── INFORMATION PROVIDED ──

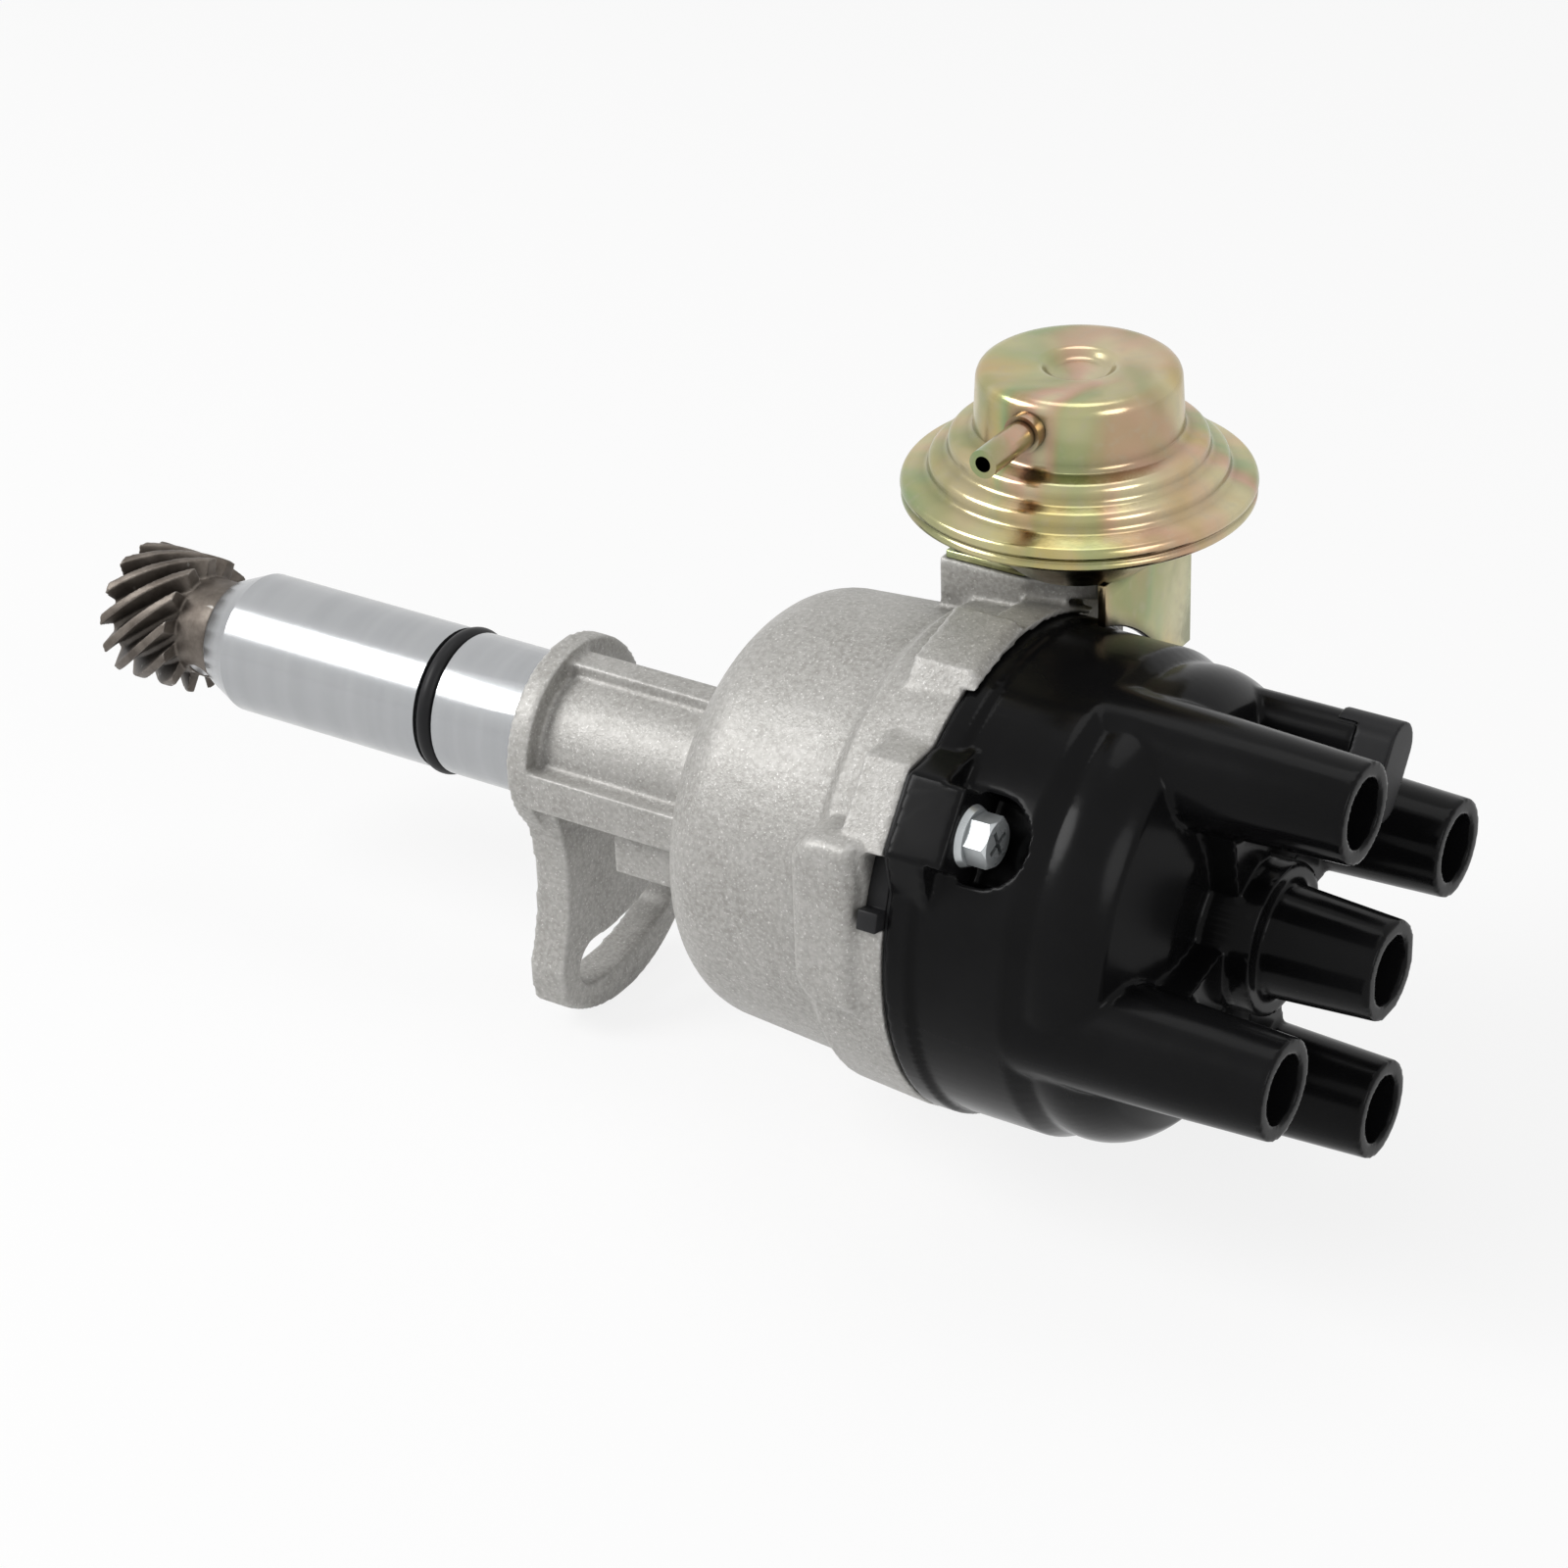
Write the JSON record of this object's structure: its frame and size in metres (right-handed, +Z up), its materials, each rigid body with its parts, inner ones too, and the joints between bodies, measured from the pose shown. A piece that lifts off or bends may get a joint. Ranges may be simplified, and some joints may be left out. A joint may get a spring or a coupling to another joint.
{
  "type": "ignition distributor",
  "caption": "Ignition distributor with a helical drive gear, shaft in a cast housing, vacuum advance canister, governor, rotor and a moulded cap with lead towers.",
  "frame": {"origin": "on the shaft axis, in the plane of the flange face that seats on the engine", "axes": "+X along the shaft from the drive gear to the cap, +Z up through the vacuum canister, -Y toward the side that the picture shows"},
  "size_m": [0.2661, 0.099, 0.1413],
  "materials": {
    "cast_aluminium": "as-cast, fine grained, warm light grey",
    "machined_aluminium": "turned bright",
    "bright_steel": "bright zinc plated",
    "dark_steel": "dark phosphated",
    "plain_steel": "ground and oiled",
    "spring_steel": "drawn wire",
    "bronze": "sintered bronze",
    "brass_contact": "bright",
    "black_rubber": "matt",
    "black_cap": "moulded, glossy",
    "dark_moulding": "moulded, satin",
    "carbon": "matt",
    "felt": "oiled felt",
    "yellow_zinc": "yellow passivated zinc, iridescent"
  },
  "bodies": {
    "body": {"housing": "cast_aluminium", "shank_o_ring": "black_rubber", "rim_grommet": "black_rubber", "gear_end_bush": "bronze", "bowl_end_bush": "bronze", "oil_seal": "black_rubber", "bowl_thrust_washer": "bronze", "base_plate": "bright_steel", "base_plate_screws": "bright_steel", "plate_retaining_ring": "spring_steel", "cap_gasket": "black_rubber", "distributor_cap": "black_cap", "cap_screws": "bright_steel", "side_terminals": "machined_aluminium", "centre_terminal": "machined_aluminium", "vent_hood": "dark_moulding", "vacuum_upper_shell": "yellow_zinc", "vacuum_lower_shell": "yellow_zinc", "diaphragm": "black_rubber", "vacuum_spring": "spring_steel", "vacuum_bracket": "yellow_zinc", "bracket_screws": "bright_steel", "hose_nipple": "yellow_zinc"},
    "shaft": {"distributor_shaft": "plain_steel", "drive_gear": "dark_steel", "gear_pin": "plain_steel", "gear_thrust_washer": "plain_steel", "governor_base_plate": "bright_steel", "weight_pivots": "plain_steel", "spring_posts": "plain_steel", "sleeve_screw": "bright_steel", "governor_spring_lower": "spring_steel", "governor_spring_upper": "spring_steel"},
    "weight_lower": {"governor_weight_lower": "plain_steel"},
    "weight_upper": {"governor_weight_upper": "plain_steel"},
    "sleeve": {"advance_sleeve": "plain_steel", "reluctor": "plain_steel", "rotor": "dark_moulding", "rotor_contact": "brass_contact", "felt_wick": "felt"},
    "pickup": {"pickup_plate": "bright_steel", "pickup_coil": "dark_moulding", "pickup_pole": "plain_steel", "ignition_module": "dark_moulding", "module_screws": "bright_steel", "rod_clip": "spring_steel"},
    "vacuum_link": {"vacuum_rod": "bright_steel", "diaphragm_cup": "bright_steel"},
    "brush": {"carbon_brush": "carbon", "brush_spring": "spring_steel"}
  },
  "joints": [
    {"name": "shaft_spin", "type": "hinge", "parent": "body", "child": "shaft", "pos_m": [0, 0, 0], "axis": [1, 0, 0], "continuous": true},
    {"name": "advance_turn", "type": "hinge", "parent": "shaft", "child": "sleeve", "pos_m": [0.06, 0, 0], "axis": [1, 0, 0], "range_deg": [-12, 0], "stiffness_Nm_per_rad": 0.6, "springref_deg": 2.86, "deforming": ["governor_spring_lower", "governor_spring_upper"]},
    {"name": "weight_lower_swing", "type": "hinge", "parent": "shaft", "child": "weight_lower", "pos_m": [0.057, 0, -0.023], "axis": [1, 0, 0], "range_deg": [-15, 0]},
    {"name": "weight_upper_swing", "type": "hinge", "parent": "shaft", "child": "weight_upper", "pos_m": [0.057, 0, 0.023], "axis": [1, 0, 0], "range_deg": [-15, 0]},
    {"name": "pickup_turn", "type": "hinge", "parent": "body", "child": "pickup", "pos_m": [0.0749, 0, 0], "axis": [1, 0, 0], "range_deg": [0, 10], "stiffness_Nm_per_rad": 0.8, "springref_deg": -5.73},
    {"name": "vacuum_pull", "type": "slide", "parent": "body", "child": "vacuum_link", "axis": [0, 0, 1], "range_m": [0, 0.00401], "deforming": ["vacuum_spring", "diaphragm"]},
    {"name": "brush_slide", "type": "slide", "parent": "body", "child": "brush", "axis": [1, 0, 0], "range_m": [0, 0.0015], "stiffness_N_per_m": 200, "springref_m": -0.004}
  ],
  "couplings": [
    {"joint": "weight_lower_swing", "follows": "advance_turn", "ratio": 1.25},
    {"joint": "weight_upper_swing", "follows": "advance_turn", "ratio": 1.25},
    {"joint": "vacuum_pull", "follows": "pickup_turn", "m_per_rad": 0.02296}
  ]
}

───

§ **TASK BRIEF**
Copy out each line that contains the word "materials".

§ **THE ANSWER**
Write the JSON record of this object's structure: its frame and size in metres (right-handed, +Z up), its materials, each rigid body with its parts, inner ones too, and the joints between bodies, measured from the pose shown. A piece that lifts off or bends may get a joint. Ranges may be simplified, and some joints may be left out. A joint may get a spring or a coupling to another joint.
  "materials": {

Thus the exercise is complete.